Co najmniej 12 rekrutów afgańskiej armii zginęło, a 38 zostało rannych w poniedziałek we wschodnim Afganistanie w zamachu samobójczym na autobus, którym jechali - poinformowały lokalne władze. Zaznaczyły, że liczba ofiar może wzrosnąć.

Zamachowiec samobójca zdetonował ładunek ukryty na trójkołowym motocyklu, gdy mijał go pojazd z rekrutami, którzy jechali na szkolenie do Kabulu - powiedział policjant, który zastrzegł sobie anonimowość.

Uderzyli talibowie?

Rzecznik ministerstwa obrony Dawlat Waziri potwierdził fakt ataku na autobus z rekrutami, lecz podał mniejszą liczbę rannych - 26 osób.

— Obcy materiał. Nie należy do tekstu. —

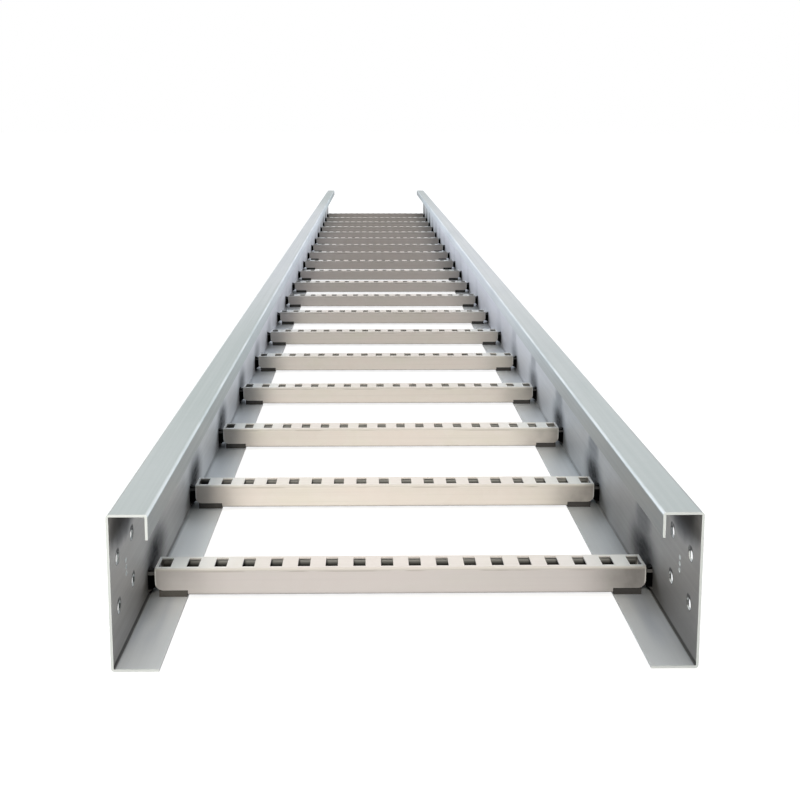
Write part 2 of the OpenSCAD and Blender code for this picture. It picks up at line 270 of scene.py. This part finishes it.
    rough = k.math("ADD", rough, k.math("MULTIPLY", shade_masks, 0.5), clamp=True)
    k.link(rough, k.bsdf.inputs["Roughness"])
    k.bsdf.inputs["Specular IOR Level"].default_value = 0.10
    h = k.bump(k.math("ADD", k.math("MULTIPLY", fine, 0.6), k.math("MULTIPLY", spangle, 0.4)), 0.10, 0.0003)
    h = k.bump(k.noise(7.0, 2.0, 0.5), 0.10, 0.004, after=h)
    k.link(h, k.bsdf.inputs["Normal"])
    return mat


def rung_steel():
    mat = bpy.data.materials.new("rung_galvanised")
    k = Net(mat)
    x, y, z = k.xyz()
    cloud = k.noise(5.0, 3.0, 0.5, vec=k.scaled(0.6, 1.3, 1.0))
    streak = k.noise(1.0, 4.0, 0.6, vec=k.scaled(3.0, 330.0, 330.0))
    spangle = k.cells(120.0)
    col = k.mix(k.remap(cloud, 0.35, 0.65, 0.0, 1.0), rgb(0.735, 0.685, 0.635), rgb(0.79, 0.74, 0.69))
    col = k.mix(k.remap(spangle, 0.0, 1.0, 0.0, 0.14), col, rgb(0.84, 0.82, 0.79))
    col = k.mix(k.remap(streak, 0.45, 0.72, 0.0, 0.22), col, rgb(0.56, 0.535, 0.50))
    ax = k.math("ABSOLUTE", x)
    # warm and pinkish mottling along the rung walls
    tint = k.noise(1.0, 3.0, 0.55, vec=k.scaled(14.0, 9.0, 34.0))
    col = k.mix(k.remap(tint, 0.48, 0.68, 0.0, 0.30), col, rgb(0.79, 0.70, 0.66))
    col = k.mix(k.remap(tint, 0.50, 0.30, 0.0, 0.25), col, rgb(0.70, 0.70, 0.58))
    # the rungs warm along the section; the one nearest the front is greyer
    col = k.mix(k.remap(y, RUNG1_Y + 1.5, RUNG1_Y + 3.3, 0.0, 0.55), col, rgb(0.845, 0.745, 0.68))
    last = k.remap(y, FRONT_Y + 0.22, FRONT_Y + 0.45, 1.0, 0.0)
    last = k.math("MULTIPLY", last, k.remap(z, 0.0262, 0.0272, 1.0, 0.15))
    col = k.mix(k.math("MULTIPLY", last, 0.60), col, rgb(0.53, 0.515, 0.543))
    # darker, browner tops from the middle of the section onward
    far = k.math("MULTIPLY", k.remap(y, RUNG1_Y + 2.5, RUNG1_Y + 3.5, 0.0, 1.0), k.remap(z, 0.0262, 0.0270, 0.0, 1.0))
    col = k.mix(k.math("MULTIPLY", far, 0.50), col, rgb(0.40, 0.365, 0.33))
    # painted shade towards the rung ends, mostly on the walls and stronger at the right-hand end
    spot = k.remap(k.noise(26.0, 4.0, 0.6), 0.35, 0.7, 0.60, 1.0)
    end_shade = k.math("MULTIPLY", k.remap(ax, 0.145, 0.213, 0.0, 1.0, smooth=True), spot)
    right_hand = k.remap(x, 0.120, 0.200, 0.0, 1.0, smooth=True)
    end_shade = k.math("MULTIPLY", end_shade, k.math("MULTIPLY_ADD", right_hand, 0.50, 0.42))
    end_shade = k.math("MULTIPLY", end_shade, k.remap(z, 0.0262, 0.0274, 1.0, 0.12))
    # weaker past the first few rungs
    end_shade = k.math("MULTIPLY", end_shade, k.remap(y, RUNG1_Y + 0.5, RUNG1_Y + 1.2, 1.0, 0.45))
    col = k.mix(end_shade, col, rgb(0.185, 0.18, 0.17))
    # painted light on the tops towards the rung ends
    bright = k.math("MULTIPLY", k.remap(ax, 0.13, 0.20, 0.0, 1.0), k.remap(z, 0.0266, 0.0276, 0.0, 1.0))
    col = k.mix(k.math("MULTIPLY", bright, 0.80), col, rgb(0.93, 0.96, 0.94))
    # inside of the channel: painted light near the top, fading to painted shade deeper down
    dyc = k.math("ABSOLUTE", rung_phase(k, y))
    hollow = k.math("MULTIPLY", k.remap(dyc, 0.0182, 0.0190, 1.0, 0.0), k.remap(z, 0.0258, 0.0266, 1.0, 0.0))
    hollow = k.math("MULTIPLY", hollow, k.remap(ax, 0.2155, 0.2172, 1.0, 0.0))
    depth_shading = k.math("POWER", k.remap(z, 0.0175, 0.0252, 0.0, 1.0), 2.4)
    col = k.mix(hollow, col, k.mix(depth_shading, rgb(0.012, 0.012, 0.010), rgb(0.80, 0.81, 0.78)))
    # brighter rim at the sheared ends: a painted highlight
    rim = k.remap(ax, 0.2172, 0.2178, 0.0, 1.0)
    col = k.mix(k.math("MULTIPLY", rim, 0.75), col, rgb(0.88, 0.88, 0.86))
    # fine painted shade lines just below the top fold
    fold_shade_line = k.math("MULTIPLY", k.remap(z, 0.0242, 0.0250, 0.0, 1.0), k.remap(z, 0.0252, 0.0260, 1.0, 0.0))
    fold_shade_line = k.math("MULTIPLY", fold_shade_line, k.remap(k.noise(1.0, 2.0, 0.5, vec=k.scaled(22.0, 3.0, 3.0, (0.3, 0.0, 0.0))), 0.50, 0.60, 0.0, 1.0))
    col = k.mix(k.math("MULTIPLY", fold_shade_line, 0.42), col, rgb(0.25, 0.22, 0.18))
    # faint painted highlight along sharp edges
    edge = k.edge(0.0006)
    col = k.mix(k.math("MULTIPLY", edge, 0.08), col, rgb(0.90, 0.885, 0.86))
    # painted shade on the top fold, dimming its highlight
    bendz = k.math("MULTIPLY", k.remap(z, 0.0250, 0.0258, 0.0, 1.0), k.remap(dyc, 0.0168, 0.0174, 0.0, 1.0))
    col = k.mix(k.math("MULTIPLY", bendz, 0.55), col, rgb(0.56, 0.54, 0.50))
    k.link(col, k.bsdf.inputs["Base Color"])
    k.bsdf.inputs["Metallic"].default_value = 0.35
    rough = k.remap(k.math("ADD", k.math("MULTIPLY", streak, 0.6), k.math("MULTIPLY", cloud, 0.4)), 0.3, 0.7, 0.38, 0.54)
    k.link(k.math("ADD", rough, k.math("MULTIPLY", bendz, 0.30), clamp=True), k.bsdf.inputs["Roughness"])
    h = k.bump(k.math("ADD", k.math("MULTIPLY", streak, 0.5), k.math("MULTIPLY", spangle, 0.5)), 0.10, 0.0003)
    k.link(h, k.bsdf.inputs["Normal"])
    return mat


def block_plastic():
    mat = bpy.data.materials.new("end_block_plastic")
    k = Net(mat)
    x, y, z = k.xyz()
    grain = k.noise(420.0, 3.0, 0.6)
    dust = k.noise(60.0, 4.0, 0.6)
    # painted light and shade: the foot is lighter than the near-black block above it, and lighter on the left-hand
    # blocks
    foot = k.remap(z, 0.0075, 0.0085, 1.0, 0.0)
    dark = k.mix(foot, rgb(0.0008, 0.0008, 0.0009), k.mix(k.remap(x, -0.1, 0.1, 0.0, 1.0), rgb(0.072, 0.069, 0.064), rgb(0.046, 0.0445, 0.044)))
    col = k.mix(k.math("MULTIPLY", foot, k.remap(dust, 0.45, 0.75, 0.0, 0.5)), dark, rgb(0.035, 0.033, 0.031))
    # lighter bevel at the front of the ear: a painted highlight
    geo = k.n("ShaderNodeNewGeometry")
    nrm = k.n("ShaderNodeVectorMath", operation="DOT_PRODUCT")
    k.link(geo.outputs["True Normal"], nrm.inputs[0])
    nrm.inputs[1].default_value = (0.0, -0.7071, 0.7071)
    bevel = k.remap(nrm.outputs["Value"], 0.93, 0.98, 0.0, 1.0)
    col = k.mix(bevel, col, rgb(0.095, 0.094, 0.093))
    # painted highlight along sharp edges
    edge = k.edge(0.0006)
    col = k.mix(k.math("MULTIPLY", edge, 0.35), col, rgb(0.10, 0.098, 0.095))
    k.link(col, k.bsdf.inputs["Base Color"])
    k.link(k.remap(grain, 0.3, 0.7, 0.5, 0.7), k.bsdf.inputs["Roughness"])
    k.bsdf.inputs["Specular IOR Level"].default_value = 0.05
    k.link(k.bump(grain, 0.15, 0.0002), k.bsdf.inputs["Normal"])
    return mat


MATS = {"side_rail": rail_steel(), "rung": rung_steel(), "end_block": block_plastic()}
for name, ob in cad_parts.items():
    for key, mat in MATS.items():
        if name.startswith(key):
            if not ob.material_slots:
                ob.data.materials.append(mat)
            for s in ob.material_slots:
                s.material = mat

# ---------------------------------------------------------------- stage
floor_mesh = bpy.data.meshes.new("floor")
S = 120.0
floor_mesh.from_pydata([(-S, -S, 0), (S, -S, 0), (S, S, 0), (-S, S, 0)], [], [(0, 1, 2, 3)])
floor = bpy.data.objects.new("floor", floor_mesh)
floor.location.z = LO[2] - 0.0002
bpy.context.scene.collection.objects.link(floor)
fmat = bpy.data.materials.new("pale_floor")
f = Net(fmat)
f.link(f.mix(f.noise(1.2, 2.0), rgb(0.33, 0.33, 0.33), rgb(0.36, 0.36, 0.36)), f.bsdf.inputs["Base Color"])
f.bsdf.inputs["Roughness"].default_value = 0.9
f.bsdf.inputs["Specular IOR Level"].default_value = 0.0
f.bsdf.inputs["Emission Color"].default_value = (1.0, 1.0, 1.0, 1.0)
# the camera sees a bright floor; it lights the object only by its bounce
flp = f.n("ShaderNodeLightPath")
f.link(f.math("MULTIPLY_ADD", flp.outputs["Is Camera Ray"], 0.65, 0.15), f.bsdf.inputs["Emission Strength"])
floor_mesh.materials.append(fmat)

# a white studio seen by the camera, dimmer as a source of diffuse light
world = bpy.data.worlds.new("studio")
bpy.context.scene.world = world
world.use_nodes = True
wt = world.node_tree
bg = wt.nodes["Background"]
lp = wt.nodes.new("ShaderNodeLightPath")
tc = wt.nodes.new("ShaderNodeTexCoord")
sep = wt.nodes.new("ShaderNodeSeparateXYZ")
wt.links.new(tc.outputs["Generated"], sep.inputs[0])


def wmath(op, a, b, c=None):
    m = wt.nodes.new("ShaderNodeMath")
    m.operation = op
    for v, i in zip((a, b, c), m.inputs):
        if v is None:
            continue
        if hasattr(v, "is_output"):
            wt.links.new(v, i)
        else:
            i.default_value = v
    return m.outputs[0]


# brighter behind the far end than behind the front end
glossy = wmath("MULTIPLY_ADD", sep.outputs["Y"], 0.40, 0.70)
diffuse = wmath("MULTIPLY_ADD", sep.outputs["Y"], 0.10, 0.25)
level = wmath("MULTIPLY", lp.outputs["Is Camera Ray"], 1.0)
level = wmath("MULTIPLY_ADD", lp.outputs["Is Glossy Ray"], glossy, level)
level = wmath("MULTIPLY_ADD", lp.outputs["Is Diffuse Ray"], diffuse, level)
bg.inputs[0].default_value = (1.0, 1.0, 1.0, 1.0)
wt.links.new(level, bg.inputs[1])


def sun(name, direction, strength, angle, color=(1, 1, 1)):
    """direction points from the object towards the light."""
    li = bpy.data.lights.new(name, "SUN")
    li.energy = strength
    li.angle = math.radians(angle)
    li.color = color
    ob = bpy.data.objects.new(name, li)
    ob.rotation_euler = Vector(direction).to_track_quat("Z", "Y").to_euler()
    ob.location = (0, 0, 5)
    bpy.context.scene.collection.objects.link(ob)
    return ob


sun("overhead_soft", (0.03, 0.0, 1.0), 1.05, 40.0)

# soft light from beyond the far end, low on both sides
sun("far_left", (-0.80, 0.75, 0.20), 2.3, 25.0, (0.84, 0.91, 1.0))
sun("far_right", (0.80, 0.75, 0.20), 2.2, 25.0, (0.86, 0.92, 1.0))

spot = bpy.data.lights.new("front_spot", "SPOT")
spot.energy = 760.0
spot.spot_size = math.radians(20.0)
spot.spot_blend = 1.0
spot.shadow_soft_size = 0.35
spot.color = (1.0, 0.945, 0.85)
spot_ob = bpy.data.objects.new("front_spot", spot)
spot_ob.location = (-0.25, FRONT_Y - 3.0, 1.75)
spot_ob.rotation_euler = (spot_ob.location - Vector((-0.03, FRONT_Y + 0.60, 0.03))).to_track_quat("Z", "Y").to_euler()
bpy.context.scene.collection.objects.link(spot_ob)
spot_ob.visible_glossy = False

# ---------------------------------------------------------------- camera
CX, CY, CZ = -0.026713, FRONT_Y - 1.041371, 0.410541
YAW, PITCHD, ROLL, FOCAL = -0.0209626, 0.187936, 0.00094312, 1423.64
right = Vector((math.cos(YAW), math.sin(YAW), 0.0))
flat = Vector((-math.sin(YAW), math.cos(YAW), 0.0))
fwd = math.cos(PITCHD) * flat - math.sin(PITCHD) * Vector((0, 0, 1))
up = math.sin(PITCHD) * flat + math.cos(PITCHD) * Vector((0, 0, 1))
r2 = math.cos(ROLL) * right + math.sin(ROLL) * up
u2 = -math.sin(ROLL) * right + math.cos(ROLL) * up
cam_data = bpy.data.cameras.new("camera")
cam_data.sensor_width = 36.0
cam_data.lens = 36.0 * FOCAL / 800.0
cam_data.clip_end = 200.0
cam = bpy.data.objects.new("camera", cam_data)
m = Matrix((r2, u2, -fwd)).transposed().to_4x4()
m.translation = Vector((CX, CY, CZ))
cam.matrix_world = m
bpy.context.scene.collection.objects.link(cam)
bpy.context.scene.camera = cam
bpy.context.scene.view_settings.view_transform = "Standard"
bpy.context.scene.view_settings.look = "None"
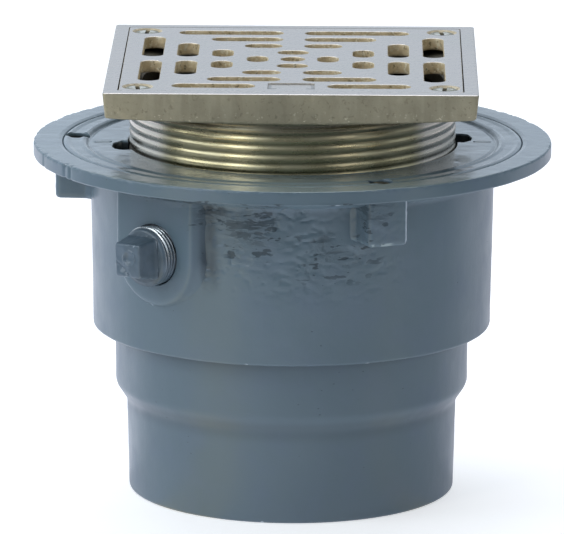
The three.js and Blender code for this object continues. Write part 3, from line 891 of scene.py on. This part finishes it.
# ------------------------------------------------------------------ shader helpers
def srgb(code):
    parts = [int(code[i:i + 2], 16) / 255 for i in (0, 2, 4)]
    linear = [v / 12.92 if v < 0.04045 else ((v + 0.055) / 1.055) ** 2.4 for v in parts]
    return (*linear, 1.0)


class Shader:
    """Builds the nodes of one tree. Ranges are (start, end); colours are hex or linear RGBA."""

    def __init__(self, tree):
        self.tree = tree
        tree.nodes.clear()

    def node(self, kind, **settings):
        n = self.tree.nodes.new(kind)
        for key, value in settings.items():
            setattr(n, key, value)
        return n

    def link(self, a, b):
        self.tree.links.new(a, b)

    def put(self, socket, value):
        if isinstance(value, bpy.types.NodeSocket):
            self.link(value, socket)
        else:
            socket.default_value = srgb(value) if isinstance(value, str) else value

    def math(self, operation, a, b=None, c=None, clamp=False):
        n = self.node("ShaderNodeMath", operation=operation, use_clamp=clamp)
        for socket, value in zip(n.inputs, (a, b, c)):
            if value is not None:
                self.put(socket, value)
        return n.outputs[0]

    def multiply(self, first, *others):
        for other in others:
            first = self.math("MULTIPLY", first, other)
        return first

    def weighted_sum(self, first, *others):
        """Sum of (value, weight) pairs."""
        total = self.multiply(*first)
        for pair in others:
            total = self.math("ADD", total, self.multiply(*pair))
        return total

    def either(self, a, b):
        return self.math("MAXIMUM", a, b)

    def length(self, x, y):
        return self.math("SQRT", self.weighted_sum((x, x), (y, y)))

    def ramp(self, value, over, to=(0.0, 1.0)):
        """Eased change from to[0] to to[1] while value goes over its range."""
        n = self.node("ShaderNodeMapRange", interpolation_type="SMOOTHSTEP")
        names = ("Value", "From Min", "From Max", "To Min", "To Max")
        for name, setting in zip(names, (value, *over, *to)):
            self.put(n.inputs[name], setting)
        return n.outputs[0]

    def between(self, value, rise, fall):
        """1 between two ramps."""
        return self.multiply(self.ramp(value, rise), self.ramp(value, fall))

    def mix_colors(self, fac, a, b):
        n = self.node("ShaderNodeMix", data_type="RGBA", blend_type="MIX")
        for socket, value in zip((n.inputs[0], n.inputs[6], n.inputs[7]), (fac, a, b)):
            self.put(socket, value)
        return n.outputs[2]

    def mix_floats(self, fac, a, b):
        n = self.node("ShaderNodeMix", data_type="FLOAT")
        for socket, value in zip((n.inputs[0], n.inputs[2], n.inputs[3]), (fac, a, b)):
            self.put(socket, value)
        return n.outputs[0]

    def paint(self, under, over, mask, amount=None):
        """Lays a colour over another where mask is 1, at the given strength."""
        if amount is not None:
            mask = self.multiply(mask, amount)
        return self.mix_colors(mask, under, over)

    def separate(self, vector):
        n = self.node("ShaderNodeSeparateXYZ")
        self.link(vector, n.inputs[0])
        return n.outputs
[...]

Do zamachu doszło w okolicach Dżalalabadu we wschodnim Afganistanie, w pobliżu granicy z Pakistanem.

Kilka godzin wcześniej w Kabulu w podobnym zamachu na mikrobus z pracownikami ministerstwa edukacji zginęły dwie osoby, a siedem zostało rannych - poinformował resort.

Do żadnego z ataków na razie nikt się nie przyznał, lecz talibscy rebelianci często biorą na cel afgańską policję i żołnierzy, których uważają za "sługusów" obcych wojsk stacjonujących w Afganistanie - pisze agencja AFP. Przypomina, że w Afganistanie wciąż stacjonuje ok. 13 tysięcy cudzoziemskich żołnierzy.

AFP podaje, że rząd w Kabulu próbuje wznowić negocjacje z rebeliantami, lecz ci odmawiają, domagając się spełnienia swych warunków, w tym wyprawienia z kraju sił z państw NATO. Na początku marca afgańscy talibowie odmówili wzięcia udziału w bezpośrednich negocjacjach pokojowych z władzami w Kabulu i pogrzebali w ten sposób nadzieje rządu na zakończenie konfliktu trwającego od ponad 14 lat.

Apel do talibów o włączenie się w proces pokojowy w Afganistanie wystosował sekretarza stanu USA John Kerry, który był w sobotę w Kabulu z niezapowiedzianą wizytą.